*TASK DETAILS*
Report the count of lines below in which the string "slides" occurs; include nothing else.

_ _ _ _ _ _ _

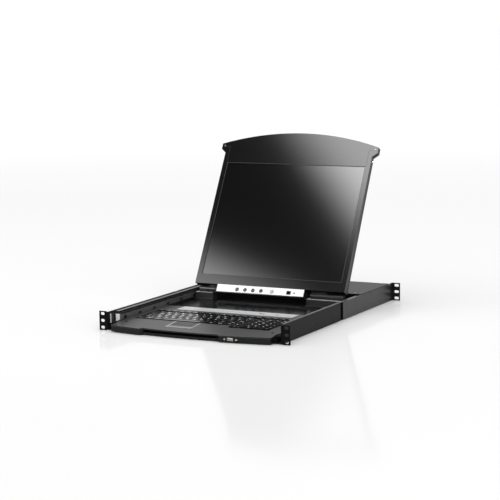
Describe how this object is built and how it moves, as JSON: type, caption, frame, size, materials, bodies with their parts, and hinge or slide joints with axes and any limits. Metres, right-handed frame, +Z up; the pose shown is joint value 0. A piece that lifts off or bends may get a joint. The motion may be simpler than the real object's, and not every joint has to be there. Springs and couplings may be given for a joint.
{
  "type": "rackmount lcd console drawer",
  "caption": "One-unit rack drawer on ball slides with a keyboard, a touchpad and a tilting flat display, in a steel chassis with rack ears and adjustable rear brackets",
  "frame": {"origin": "centre of the front rack hole rectangle, on the front face of the front ears", "axes": "+X to the right as the user faces the front, +Y into the rack, +Z up"},
  "size_m": [0.4826, 0.6611, 0.4134],
  "materials": {
    "black_coat": "fine satin powder coat",
    "zinc_steel": "bright zinc plate",
    "black_plastic": "fine grain moulding",
    "key_plastic": "smooth matte",
    "screen_face": "smooth dark panel",
    "grey_panel": "satin printed film",
    "board_green": "solder mask",
    "lamp_green": "clear tinted",
    "port_metal": "nickel plate",
    "pale_plastic": "satin"
  },
  "bodies": {
    "chassis": {"chassis_pan": "black_coat", "front_ear_left": "black_coat", "front_ear_right": "black_coat", "top_cover": "black_coat", "bay_front_wall": "black_coat", "rear_panel": "black_coat", "rear_ports": "port_metal", "power_inlet": "black_plastic", "rocker_frame": "black_plastic", "control_board": "board_green", "power_supply": "zinc_steel", "chassis_screws": "zinc_steel", "slide_outer_left": "zinc_steel", "slide_outer_right": "zinc_steel"},
    "rear_bracket_l": {"rear_bracket_left": "black_coat"},
    "rear_bracket_r": {"rear_bracket_right": "black_coat"},
    "rocker": {"power_rocker": "black_plastic"},
    "drawer": {"drawer_tray": "black_coat", "deck_plate": "black_coat", "slide_inner_left": "zinc_steel", "slide_inner_right": "zinc_steel", "keyboard_case": "black_plastic", "front_bezel": "black_plastic", "front_usb_port": "port_metal", "front_lamps": "lamp_green", "status_strip": "grey_panel", "keyboard_board": "board_green", "touchpad_frame": "black_plastic", "touchpad_plate": "black_plastic", "hinge_block_left": "black_coat", "hinge_block_right": "black_coat"},
    "display": {"lcd_front_frame": "black_plastic", "lcd_back_cover": "black_plastic", "lcd_screen": "screen_face", "lcd_driver_board": "board_green", "control_strip": "black_plastic", "hinge_arm_left": "zinc_steel", "hinge_arm_right": "zinc_steel"},
    "slide_middle_l": {"slide_middle_left": "zinc_steel"},
    "outer_cage_l": {"outer_cage_left": "zinc_steel"},
    "inner_cage_l": {"inner_cage_left": "zinc_steel"},
    "slide_middle_r": {"slide_middle_right": "zinc_steel"},
    "outer_cage_r": {"outer_cage_right": "zinc_steel"},
    "inner_cage_r": {"inner_cage_right": "zinc_steel"},
    "keys_number_row_body": {"keys_number_row": "key_plastic"},
    "keys_upper_row_body": {"keys_upper_row": "key_plastic"},
    "keys_home_row_body": {"keys_home_row": "key_plastic"},
    "keys_lower_row_body": {"keys_lower_row": "key_plastic"},
    "keys_space_row_body": {"keys_space_row": "key_plastic"},
    "keys_number_pad_body": {"keys_number_pad": "key_plastic"},
    "keys_bottom_row_body": {"keys_bottom_row": "key_plastic"},
    "keys_function_row_body": {"keys_function_row": "key_plastic"},
    "pad_button_l": {"touchpad_button_left": "pale_plastic"},
    "pad_button_r": {"touchpad_button_right": "pale_plastic"},
    "osd_button_1_body": {"osd_button_1": "key_plastic"},
    "osd_button_2_body": {"osd_button_2": "key_plastic"},
    "osd_button_3_body": {"osd_button_3": "key_plastic"},
    "osd_button_4_body": {"osd_button_4": "key_plastic"},
    "power_button_body": {"power_button": "pale_plastic"},
    "firmware_lever": {"firmware_switch": "black_plastic"}
  },
  "joints": [
    {"name": "drawer_slide", "type": "slide", "parent": "chassis", "child": "drawer", "axis": [0, -1, 0], "range_m": [0, 0.4]},
    {"name": "display_hinge", "type": "hinge", "parent": "drawer", "child": "display", "pos_m": [0, 0.392, 0.018], "axis": [1, 0, 0], "range_deg": [0, 118.93]},
    {"name": "rear_bracket_left_slide", "type": "slide", "parent": "chassis", "child": "rear_bracket_l", "axis": [0, 1, 0], "range_m": [0, 0.085]},
    {"name": "rear_bracket_right_slide", "type": "slide", "parent": "chassis", "child": "rear_bracket_r", "axis": [0, 1, 0], "range_m": [0, 0.085]},
    {"name": "power_rocker_turn", "type": "hinge", "parent": "chassis", "child": "rocker", "pos_m": [-0.148, 0.614, 0], "axis": [0, 0, 1], "range_deg": [0, 12]},
    {"name": "slide_middle_left_run", "type": "slide", "parent": "chassis", "child": "slide_middle_l", "axis": [0, -1, 0], "range_m": [0, 0.2]},
    {"name": "outer_cage_left_run", "type": "slide", "parent": "chassis", "child": "outer_cage_l", "axis": [0, -1, 0], "range_m": [0, 0.1]},
    {"name": "inner_cage_left_run", "type": "slide", "parent": "chassis", "child": "inner_cage_l", "axis": [0, -1, 0], "range_m": [0, 0.3]},
    {"name": "slide_middle_right_run", "type": "slide", "parent": "chassis", "child": "slide_middle_r", "axis": [0, -1, 0], "range_m": [0, 0.2]},
    {"name": "outer_cage_right_run", "type": "slide", "parent": "chassis", "child": "outer_cage_r", "axis": [0, -1, 0], "range_m": [0, 0.1]},
    {"name": "inner_cage_right_run", "type": "slide", "parent": "chassis", "child": "inner_cage_r", "axis": [0, -1, 0], "range_m": [0, 0.3]},
    {"name": "keys_number_row_press", "type": "slide", "parent": "drawer", "child": "keys_number_row_body", "axis": [0, 0, -1], "range_m": [0, 0.002], "stiffness_N_per_m": 600, "springref_m": -0.001},
    {"name": "keys_upper_row_press", "type": "slide", "parent": "drawer", "child": "keys_upper_row_body", "axis": [0, 0, -1], "range_m": [0, 0.002], "stiffness_N_per_m": 600, "springref_m": -0.001},
    {"name": "keys_home_row_press", "type": "slide", "parent": "drawer", "child": "keys_home_row_body", "axis": [0, 0, -1], "range_m": [0, 0.002], "stiffness_N_per_m": 600, "springref_m": -0.001},
    {"name": "keys_lower_row_press", "type": "slide", "parent": "drawer", "child": "keys_lower_row_body", "axis": [0, 0, -1], "range_m": [0, 0.002], "stiffness_N_per_m": 600, "springref_m": -0.001},
    {"name": "keys_space_row_press", "type": "slide", "parent": "drawer", "child": "keys_space_row_body", "axis": [0, 0, -1], "range_m": [0, 0.002], "stiffness_N_per_m": 600, "springref_m": -0.001},
    {"name": "keys_number_pad_press", "type": "slide", "parent": "drawer", "child": "keys_number_pad_body", "axis": [0, 0, -1], "range_m": [0, 0.002], "stiffness_N_per_m": 600, "springref_m": -0.001},
    {"name": "keys_bottom_row_press", "type": "slide", "parent": "drawer", "child": "keys_bottom_row_body", "axis": [0, 0, -1], "range_m": [0, 0.002], "stiffness_N_per_m": 600, "springref_m": -0.001},
    {"name": "keys_function_row_press", "type": "slide", "parent": "drawer", "child": "keys_function_row_body", "axis": [0, 0, -1], "range_m": [0, 0.002], "stiffness_N_per_m": 600, "springref_m": -0.001},
    {"name": "touchpad_button_left_press", "type": "slide", "parent": "drawer", "child": "pad_button_l", "axis": [0, 0, -1], "range_m": [0, 0.0006], "stiffness_N_per_m": 400, "springref_m": -0.0005},
    {"name": "touchpad_button_right_press", "type": "slide", "parent": "drawer", "child": "pad_button_r", "axis": [0, 0, -1], "range_m": [0, 0.0006], "stiffness_N_per_m": 400, "springref_m": -0.0005},
    {"name": "osd_button_1_press", "type": "slide", "parent": "display", "child": "osd_button_1_body", "axis": [0, 0.8752, -0.4837], "range_m": [0, 0.0008], "stiffness_N_per_m": 300, "springref_m": -0.0005},
    {"name": "osd_button_2_press", "type": "slide", "parent": "display", "child": "osd_button_2_body", "axis": [0, 0.8752, -0.4837], "range_m": [0, 0.0008], "stiffness_N_per_m": 300, "springref_m": -0.0005},
    {"name": "osd_button_3_press", "type": "slide", "parent": "display", "child": "osd_button_3_body", "axis": [0, 0.8752, -0.4837], "range_m": [0, 0.0008], "stiffness_N_per_m": 300, "springref_m": -0.0005},
    {"name": "osd_button_4_press", "type": "slide", "parent": "display", "child": "osd_button_4_body", "axis": [0, 0.8752, -0.4837], "range_m": [0, 0.0008], "stiffness_N_per_m": 300, "springref_m": -0.0005},
    {"name": "power_button_press", "type": "slide", "parent": "display", "child": "power_button_body", "axis": [0, 0.8752, -0.4837], "range_m": [0, 0.0008], "stiffness_N_per_m": 300, "springref_m": -0.0005},
    {"name": "firmware_switch_slide", "type": "slide", "parent": "display", "child": "firmware_lever", "axis": [-1, 0, 0], "range_m": [0, 0.0016]}
  ],
  "couplings": [
    {"joint": "slide_middle_left_run", "follows": "drawer_slide", "ratio": 0.5},
    {"joint": "outer_cage_left_run", "follows": "drawer_slide", "ratio": 0.25},
    {"joint": "inner_cage_left_run", "follows": "drawer_slide", "ratio": 0.75},
    {"joint": "slide_middle_right_run", "follows": "drawer_slide", "ratio": 0.5},
    {"joint": "outer_cage_right_run", "follows": "drawer_slide", "ratio": 0.25},
    {"joint": "inner_cage_right_run", "follows": "drawer_slide", "ratio": 0.75}
  ]
}
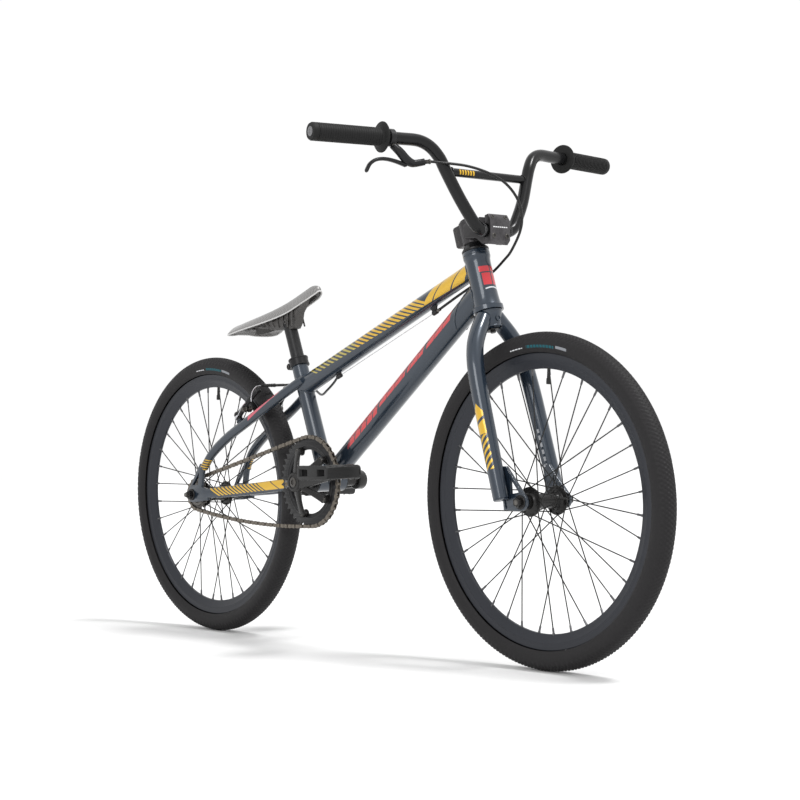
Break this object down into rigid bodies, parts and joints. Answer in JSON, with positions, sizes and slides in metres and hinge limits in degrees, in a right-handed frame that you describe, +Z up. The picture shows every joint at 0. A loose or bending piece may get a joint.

_ _ _ _ _ _ _

*EXERCISE ANSWER*
2